Within the data that follows, set down exactly the lines from the one containing "obj.parent = None" through the one containing "FIRST_UNIT = BAND_START + UNIT_PITCH / 2", both ends included.

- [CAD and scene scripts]
* * *
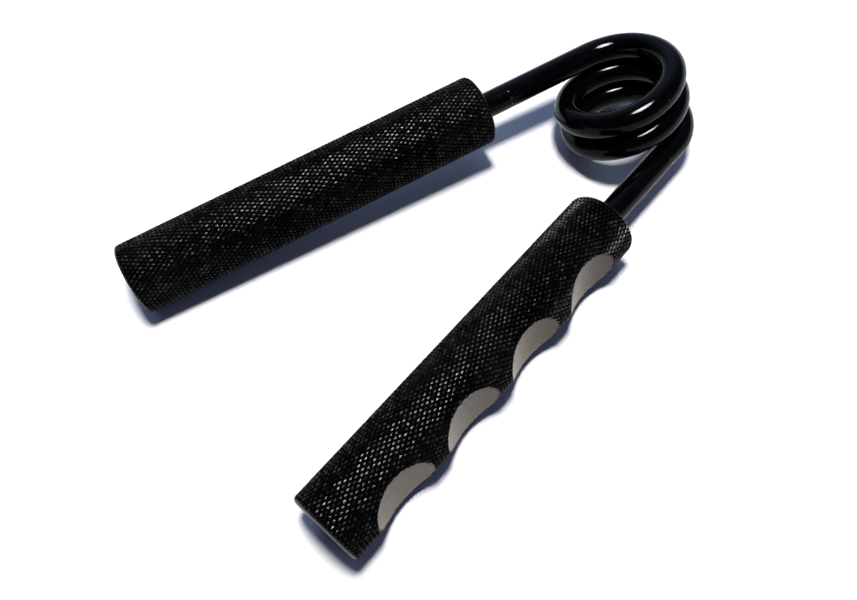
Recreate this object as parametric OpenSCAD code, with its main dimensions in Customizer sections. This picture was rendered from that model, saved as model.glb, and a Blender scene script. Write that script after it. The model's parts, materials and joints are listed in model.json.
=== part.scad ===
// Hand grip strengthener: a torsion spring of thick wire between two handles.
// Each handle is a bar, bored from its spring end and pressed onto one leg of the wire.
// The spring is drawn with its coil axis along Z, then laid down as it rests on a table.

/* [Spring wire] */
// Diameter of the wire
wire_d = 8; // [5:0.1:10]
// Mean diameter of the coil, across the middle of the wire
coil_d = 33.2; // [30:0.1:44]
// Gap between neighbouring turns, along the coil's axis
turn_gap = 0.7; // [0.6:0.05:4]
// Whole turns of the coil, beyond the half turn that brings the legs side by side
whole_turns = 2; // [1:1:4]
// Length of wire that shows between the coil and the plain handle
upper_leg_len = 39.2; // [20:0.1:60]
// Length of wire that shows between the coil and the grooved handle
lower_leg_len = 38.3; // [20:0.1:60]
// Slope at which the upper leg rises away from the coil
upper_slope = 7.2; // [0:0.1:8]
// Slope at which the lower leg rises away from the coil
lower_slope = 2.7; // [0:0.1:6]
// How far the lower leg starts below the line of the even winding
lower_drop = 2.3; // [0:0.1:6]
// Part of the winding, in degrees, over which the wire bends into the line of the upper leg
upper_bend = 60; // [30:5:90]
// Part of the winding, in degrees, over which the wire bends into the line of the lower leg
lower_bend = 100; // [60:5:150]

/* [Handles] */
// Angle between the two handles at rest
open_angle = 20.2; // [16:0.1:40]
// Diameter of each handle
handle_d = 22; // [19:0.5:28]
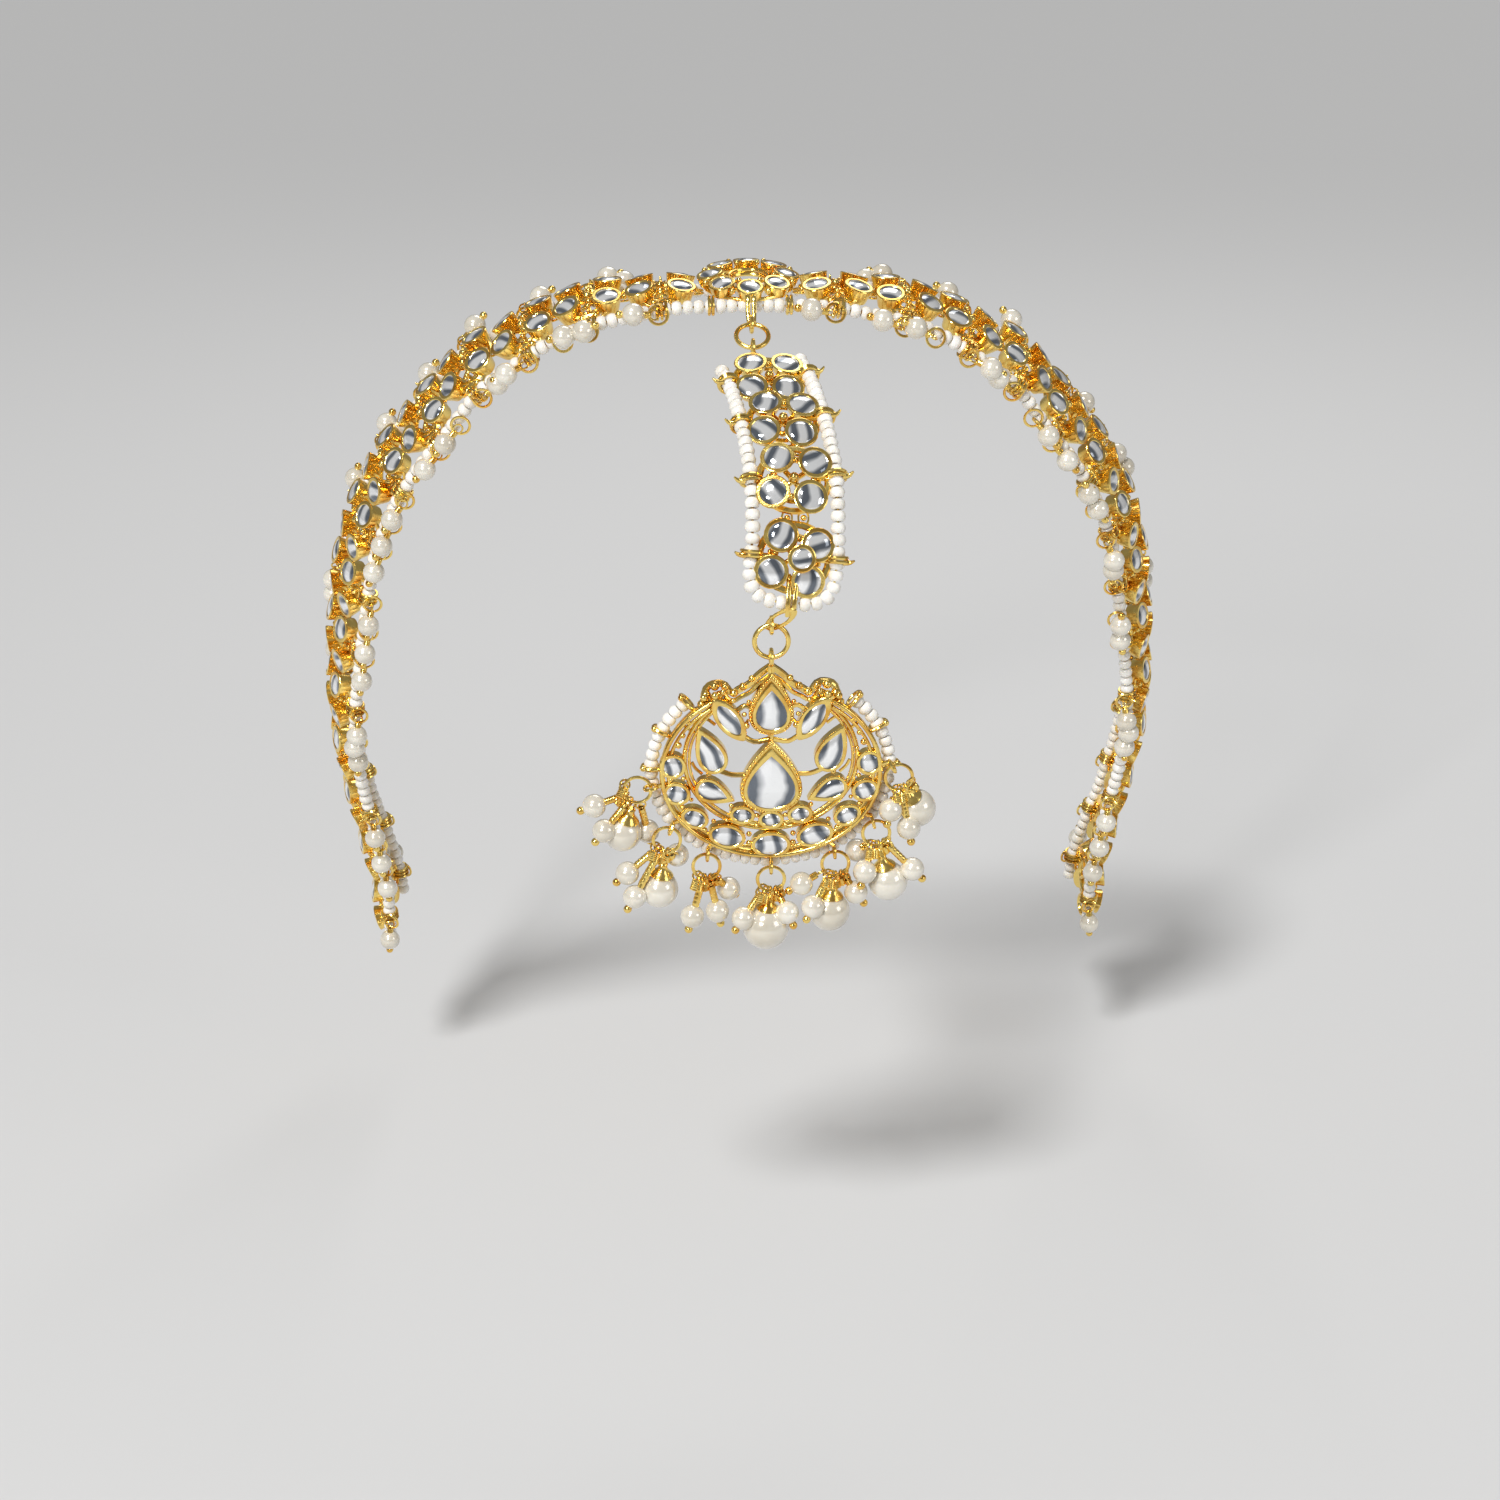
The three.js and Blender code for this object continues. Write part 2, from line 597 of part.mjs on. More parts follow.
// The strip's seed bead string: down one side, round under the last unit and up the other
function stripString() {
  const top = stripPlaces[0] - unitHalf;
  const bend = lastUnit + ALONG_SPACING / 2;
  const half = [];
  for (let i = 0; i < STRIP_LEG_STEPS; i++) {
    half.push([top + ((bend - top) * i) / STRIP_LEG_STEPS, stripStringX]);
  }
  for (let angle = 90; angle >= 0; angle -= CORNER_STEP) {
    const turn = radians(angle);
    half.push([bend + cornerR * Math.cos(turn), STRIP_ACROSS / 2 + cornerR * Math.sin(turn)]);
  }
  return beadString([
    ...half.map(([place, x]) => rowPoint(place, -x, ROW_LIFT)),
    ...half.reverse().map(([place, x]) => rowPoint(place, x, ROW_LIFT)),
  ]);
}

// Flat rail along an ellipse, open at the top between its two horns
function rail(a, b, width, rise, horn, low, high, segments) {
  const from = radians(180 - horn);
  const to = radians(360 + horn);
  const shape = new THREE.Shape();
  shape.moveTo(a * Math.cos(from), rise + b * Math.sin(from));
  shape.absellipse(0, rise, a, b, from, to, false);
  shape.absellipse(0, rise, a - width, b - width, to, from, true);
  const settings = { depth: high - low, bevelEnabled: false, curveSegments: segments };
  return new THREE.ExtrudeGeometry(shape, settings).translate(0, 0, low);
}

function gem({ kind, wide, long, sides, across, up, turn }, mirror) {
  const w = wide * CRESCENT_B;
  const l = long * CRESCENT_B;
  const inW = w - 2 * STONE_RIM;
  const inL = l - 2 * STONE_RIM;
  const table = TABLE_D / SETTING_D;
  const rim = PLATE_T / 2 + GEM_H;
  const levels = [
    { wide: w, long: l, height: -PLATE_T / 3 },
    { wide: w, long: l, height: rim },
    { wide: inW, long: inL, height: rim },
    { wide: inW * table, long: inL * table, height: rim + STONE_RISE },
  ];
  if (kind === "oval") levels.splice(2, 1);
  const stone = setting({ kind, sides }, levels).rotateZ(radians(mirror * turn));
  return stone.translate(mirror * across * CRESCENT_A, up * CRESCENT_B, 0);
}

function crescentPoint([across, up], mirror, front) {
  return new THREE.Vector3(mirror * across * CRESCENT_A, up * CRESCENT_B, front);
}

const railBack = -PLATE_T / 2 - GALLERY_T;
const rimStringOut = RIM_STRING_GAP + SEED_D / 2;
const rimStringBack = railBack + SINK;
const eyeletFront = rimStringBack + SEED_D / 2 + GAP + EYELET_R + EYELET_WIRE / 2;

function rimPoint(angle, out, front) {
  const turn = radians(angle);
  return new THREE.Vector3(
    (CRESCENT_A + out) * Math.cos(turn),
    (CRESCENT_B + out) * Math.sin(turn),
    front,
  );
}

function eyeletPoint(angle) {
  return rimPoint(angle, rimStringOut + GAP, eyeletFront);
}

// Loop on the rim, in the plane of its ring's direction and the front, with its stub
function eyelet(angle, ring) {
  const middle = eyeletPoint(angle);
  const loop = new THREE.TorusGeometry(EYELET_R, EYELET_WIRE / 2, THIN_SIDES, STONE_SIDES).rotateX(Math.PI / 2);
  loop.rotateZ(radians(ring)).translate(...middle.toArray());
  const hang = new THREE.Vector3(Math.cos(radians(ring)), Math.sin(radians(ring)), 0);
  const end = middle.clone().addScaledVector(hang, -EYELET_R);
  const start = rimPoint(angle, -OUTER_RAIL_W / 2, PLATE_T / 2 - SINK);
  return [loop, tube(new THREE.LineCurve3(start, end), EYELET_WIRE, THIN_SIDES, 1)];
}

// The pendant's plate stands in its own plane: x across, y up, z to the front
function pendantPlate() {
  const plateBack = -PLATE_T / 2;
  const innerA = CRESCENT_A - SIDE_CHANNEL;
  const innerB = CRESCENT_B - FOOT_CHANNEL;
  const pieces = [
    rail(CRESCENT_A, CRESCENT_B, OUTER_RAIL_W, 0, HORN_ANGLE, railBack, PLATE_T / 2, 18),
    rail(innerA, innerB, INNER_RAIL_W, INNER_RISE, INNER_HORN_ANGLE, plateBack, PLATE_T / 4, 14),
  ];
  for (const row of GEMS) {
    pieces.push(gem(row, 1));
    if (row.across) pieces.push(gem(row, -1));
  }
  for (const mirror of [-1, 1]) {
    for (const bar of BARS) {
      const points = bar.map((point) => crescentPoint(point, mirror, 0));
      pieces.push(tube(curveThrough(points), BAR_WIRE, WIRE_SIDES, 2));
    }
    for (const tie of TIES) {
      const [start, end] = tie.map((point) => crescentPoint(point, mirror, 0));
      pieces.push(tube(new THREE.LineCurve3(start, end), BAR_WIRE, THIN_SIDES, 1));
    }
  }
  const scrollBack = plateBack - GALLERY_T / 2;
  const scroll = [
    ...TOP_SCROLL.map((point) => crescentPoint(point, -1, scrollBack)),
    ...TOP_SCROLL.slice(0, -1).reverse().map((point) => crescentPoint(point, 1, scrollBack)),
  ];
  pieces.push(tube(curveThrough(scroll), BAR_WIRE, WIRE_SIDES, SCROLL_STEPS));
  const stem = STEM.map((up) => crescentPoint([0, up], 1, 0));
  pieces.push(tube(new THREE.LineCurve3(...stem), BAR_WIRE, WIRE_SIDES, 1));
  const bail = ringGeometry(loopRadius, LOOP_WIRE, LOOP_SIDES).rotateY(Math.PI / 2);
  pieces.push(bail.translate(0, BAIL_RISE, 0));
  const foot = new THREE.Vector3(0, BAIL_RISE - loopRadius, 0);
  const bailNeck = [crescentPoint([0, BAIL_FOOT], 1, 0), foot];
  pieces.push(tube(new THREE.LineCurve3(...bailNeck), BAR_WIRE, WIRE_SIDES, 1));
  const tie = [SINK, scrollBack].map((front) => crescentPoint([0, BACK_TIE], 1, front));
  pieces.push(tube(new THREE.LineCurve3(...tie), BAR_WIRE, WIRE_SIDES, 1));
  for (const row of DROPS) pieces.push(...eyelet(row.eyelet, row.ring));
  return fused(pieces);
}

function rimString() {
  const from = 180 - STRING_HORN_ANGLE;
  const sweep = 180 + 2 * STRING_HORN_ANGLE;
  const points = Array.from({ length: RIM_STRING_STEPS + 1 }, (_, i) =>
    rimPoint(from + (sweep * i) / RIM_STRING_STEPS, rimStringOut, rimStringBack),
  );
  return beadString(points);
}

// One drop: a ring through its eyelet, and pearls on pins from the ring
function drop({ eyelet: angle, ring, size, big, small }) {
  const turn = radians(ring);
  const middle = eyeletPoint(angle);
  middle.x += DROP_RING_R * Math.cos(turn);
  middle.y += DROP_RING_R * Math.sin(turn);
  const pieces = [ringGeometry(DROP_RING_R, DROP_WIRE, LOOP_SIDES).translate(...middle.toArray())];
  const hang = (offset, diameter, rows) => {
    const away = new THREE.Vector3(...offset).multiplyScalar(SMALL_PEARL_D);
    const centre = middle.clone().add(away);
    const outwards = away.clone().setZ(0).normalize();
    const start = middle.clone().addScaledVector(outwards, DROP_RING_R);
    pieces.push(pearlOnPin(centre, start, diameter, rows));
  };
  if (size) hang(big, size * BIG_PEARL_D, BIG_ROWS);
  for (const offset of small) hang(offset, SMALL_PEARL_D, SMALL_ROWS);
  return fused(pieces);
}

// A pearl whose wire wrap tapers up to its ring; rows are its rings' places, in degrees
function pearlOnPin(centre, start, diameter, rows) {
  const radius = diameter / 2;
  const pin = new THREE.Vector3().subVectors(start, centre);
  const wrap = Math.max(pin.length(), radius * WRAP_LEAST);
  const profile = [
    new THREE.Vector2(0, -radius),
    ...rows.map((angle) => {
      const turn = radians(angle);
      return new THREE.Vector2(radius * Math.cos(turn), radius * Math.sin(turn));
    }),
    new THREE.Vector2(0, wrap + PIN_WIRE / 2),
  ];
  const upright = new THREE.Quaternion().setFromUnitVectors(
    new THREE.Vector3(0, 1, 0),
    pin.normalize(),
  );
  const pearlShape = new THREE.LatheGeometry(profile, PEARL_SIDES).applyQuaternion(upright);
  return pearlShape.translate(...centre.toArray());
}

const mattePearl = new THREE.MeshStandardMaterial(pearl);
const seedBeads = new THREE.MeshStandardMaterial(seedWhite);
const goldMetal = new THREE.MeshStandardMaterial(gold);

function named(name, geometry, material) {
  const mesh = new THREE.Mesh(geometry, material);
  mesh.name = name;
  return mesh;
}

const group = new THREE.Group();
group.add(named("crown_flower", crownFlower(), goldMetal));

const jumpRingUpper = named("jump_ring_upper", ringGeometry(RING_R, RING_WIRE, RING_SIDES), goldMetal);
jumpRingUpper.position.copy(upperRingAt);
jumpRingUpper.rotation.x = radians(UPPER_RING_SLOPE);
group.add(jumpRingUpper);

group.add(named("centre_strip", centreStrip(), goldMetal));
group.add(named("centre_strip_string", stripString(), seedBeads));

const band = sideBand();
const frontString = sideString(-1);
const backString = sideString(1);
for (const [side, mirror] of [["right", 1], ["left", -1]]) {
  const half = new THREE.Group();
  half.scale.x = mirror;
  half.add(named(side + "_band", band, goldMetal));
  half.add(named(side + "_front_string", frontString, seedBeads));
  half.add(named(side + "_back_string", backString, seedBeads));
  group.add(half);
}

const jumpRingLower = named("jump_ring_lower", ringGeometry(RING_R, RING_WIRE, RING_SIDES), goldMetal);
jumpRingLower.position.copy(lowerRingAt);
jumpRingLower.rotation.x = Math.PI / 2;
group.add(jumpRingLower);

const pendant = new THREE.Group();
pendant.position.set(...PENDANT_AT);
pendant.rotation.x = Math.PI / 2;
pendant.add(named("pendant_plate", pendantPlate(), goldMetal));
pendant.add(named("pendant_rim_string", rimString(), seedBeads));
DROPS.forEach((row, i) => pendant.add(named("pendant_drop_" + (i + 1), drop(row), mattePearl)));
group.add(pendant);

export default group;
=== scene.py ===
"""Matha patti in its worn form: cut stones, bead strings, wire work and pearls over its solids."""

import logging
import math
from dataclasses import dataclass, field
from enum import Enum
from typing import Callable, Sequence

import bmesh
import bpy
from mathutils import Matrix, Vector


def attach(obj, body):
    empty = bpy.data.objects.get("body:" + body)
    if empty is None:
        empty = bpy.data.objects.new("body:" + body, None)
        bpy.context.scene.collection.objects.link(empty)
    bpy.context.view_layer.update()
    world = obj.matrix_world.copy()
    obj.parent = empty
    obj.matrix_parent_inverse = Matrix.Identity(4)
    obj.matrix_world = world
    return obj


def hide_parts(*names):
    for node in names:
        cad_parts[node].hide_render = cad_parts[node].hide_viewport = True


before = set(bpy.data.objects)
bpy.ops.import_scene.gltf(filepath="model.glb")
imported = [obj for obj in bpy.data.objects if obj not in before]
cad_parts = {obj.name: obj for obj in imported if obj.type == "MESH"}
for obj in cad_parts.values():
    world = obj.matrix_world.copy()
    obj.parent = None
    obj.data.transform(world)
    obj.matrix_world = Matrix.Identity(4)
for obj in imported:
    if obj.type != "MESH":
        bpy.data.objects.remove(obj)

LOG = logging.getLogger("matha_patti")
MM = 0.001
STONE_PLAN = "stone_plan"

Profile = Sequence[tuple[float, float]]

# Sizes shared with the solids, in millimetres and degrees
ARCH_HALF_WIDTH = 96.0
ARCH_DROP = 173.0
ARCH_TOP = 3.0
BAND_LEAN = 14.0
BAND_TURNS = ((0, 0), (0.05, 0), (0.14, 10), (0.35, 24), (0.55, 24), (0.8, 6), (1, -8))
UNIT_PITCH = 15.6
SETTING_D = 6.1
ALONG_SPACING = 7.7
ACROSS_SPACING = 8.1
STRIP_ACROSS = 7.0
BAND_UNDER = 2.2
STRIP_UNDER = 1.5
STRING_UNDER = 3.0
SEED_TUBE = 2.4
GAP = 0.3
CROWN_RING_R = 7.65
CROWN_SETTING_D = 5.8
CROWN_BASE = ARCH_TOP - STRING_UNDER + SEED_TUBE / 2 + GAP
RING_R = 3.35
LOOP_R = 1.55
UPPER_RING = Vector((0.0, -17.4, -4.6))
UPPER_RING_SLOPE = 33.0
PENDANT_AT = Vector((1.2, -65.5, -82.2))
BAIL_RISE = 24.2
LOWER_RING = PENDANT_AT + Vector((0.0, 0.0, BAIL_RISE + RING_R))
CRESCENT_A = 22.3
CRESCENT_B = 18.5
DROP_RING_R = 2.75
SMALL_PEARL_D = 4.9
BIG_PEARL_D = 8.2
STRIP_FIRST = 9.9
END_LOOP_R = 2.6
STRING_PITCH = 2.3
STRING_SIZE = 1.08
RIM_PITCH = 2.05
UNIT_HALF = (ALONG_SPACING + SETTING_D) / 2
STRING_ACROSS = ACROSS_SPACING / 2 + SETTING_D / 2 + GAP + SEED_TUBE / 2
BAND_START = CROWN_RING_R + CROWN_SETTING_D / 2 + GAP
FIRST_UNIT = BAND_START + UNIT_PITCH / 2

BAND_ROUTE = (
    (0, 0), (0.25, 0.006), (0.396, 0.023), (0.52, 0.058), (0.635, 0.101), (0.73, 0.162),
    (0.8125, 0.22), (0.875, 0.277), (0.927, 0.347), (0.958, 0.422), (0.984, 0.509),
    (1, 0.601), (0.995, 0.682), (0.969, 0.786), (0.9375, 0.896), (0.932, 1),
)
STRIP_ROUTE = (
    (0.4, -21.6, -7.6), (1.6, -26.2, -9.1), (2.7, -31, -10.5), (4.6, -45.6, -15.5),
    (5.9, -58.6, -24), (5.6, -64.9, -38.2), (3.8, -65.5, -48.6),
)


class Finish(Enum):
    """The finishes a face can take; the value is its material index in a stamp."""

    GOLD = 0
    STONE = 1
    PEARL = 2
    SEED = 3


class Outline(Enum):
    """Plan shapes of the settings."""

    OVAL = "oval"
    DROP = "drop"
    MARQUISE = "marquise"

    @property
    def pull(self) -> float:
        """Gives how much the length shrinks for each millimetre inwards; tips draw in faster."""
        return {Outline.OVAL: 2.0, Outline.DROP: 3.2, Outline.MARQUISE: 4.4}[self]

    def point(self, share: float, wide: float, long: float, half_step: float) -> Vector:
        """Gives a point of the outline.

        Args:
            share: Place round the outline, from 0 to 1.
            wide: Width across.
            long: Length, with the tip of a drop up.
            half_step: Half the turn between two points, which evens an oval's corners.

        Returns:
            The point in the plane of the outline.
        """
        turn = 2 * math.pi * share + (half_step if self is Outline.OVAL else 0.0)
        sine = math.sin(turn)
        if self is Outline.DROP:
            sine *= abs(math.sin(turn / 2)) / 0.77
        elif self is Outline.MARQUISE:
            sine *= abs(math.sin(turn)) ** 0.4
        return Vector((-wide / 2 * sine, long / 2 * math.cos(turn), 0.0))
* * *
- [Answer below]
    obj.parent = None
    obj.data.transform(world)
    obj.matrix_world = Matrix.Identity(4)
for obj in imported:
    if obj.type != "MESH":
        bpy.data.objects.remove(obj)

LOG = logging.getLogger("matha_patti")
MM = 0.001
STONE_PLAN = "stone_plan"

Profile = Sequence[tuple[float, float]]

# Sizes shared with the solids, in millimetres and degrees
ARCH_HALF_WIDTH = 96.0
ARCH_DROP = 173.0
ARCH_TOP = 3.0
BAND_LEAN = 14.0
BAND_TURNS = ((0, 0), (0.05, 0), (0.14, 10), (0.35, 24), (0.55, 24), (0.8, 6), (1, -8))
UNIT_PITCH = 15.6
SETTING_D = 6.1
ALONG_SPACING = 7.7
ACROSS_SPACING = 8.1
STRIP_ACROSS = 7.0
BAND_UNDER = 2.2
STRIP_UNDER = 1.5
STRING_UNDER = 3.0
SEED_TUBE = 2.4
GAP = 0.3
CROWN_RING_R = 7.65
CROWN_SETTING_D = 5.8
CROWN_BASE = ARCH_TOP - STRING_UNDER + SEED_TUBE / 2 + GAP
RING_R = 3.35
LOOP_R = 1.55
UPPER_RING = Vector((0.0, -17.4, -4.6))
UPPER_RING_SLOPE = 33.0
PENDANT_AT = Vector((1.2, -65.5, -82.2))
BAIL_RISE = 24.2
LOWER_RING = PENDANT_AT + Vector((0.0, 0.0, BAIL_RISE + RING_R))
CRESCENT_A = 22.3
CRESCENT_B = 18.5
DROP_RING_R = 2.75
SMALL_PEARL_D = 4.9
BIG_PEARL_D = 8.2
STRIP_FIRST = 9.9
END_LOOP_R = 2.6
STRING_PITCH = 2.3
STRING_SIZE = 1.08
RIM_PITCH = 2.05
UNIT_HALF = (ALONG_SPACING + SETTING_D) / 2
STRING_ACROSS = ACROSS_SPACING / 2 + SETTING_D / 2 + GAP + SEED_TUBE / 2
BAND_START = CROWN_RING_R + CROWN_SETTING_D / 2 + GAP
FIRST_UNIT = BAND_START + UNIT_PITCH / 2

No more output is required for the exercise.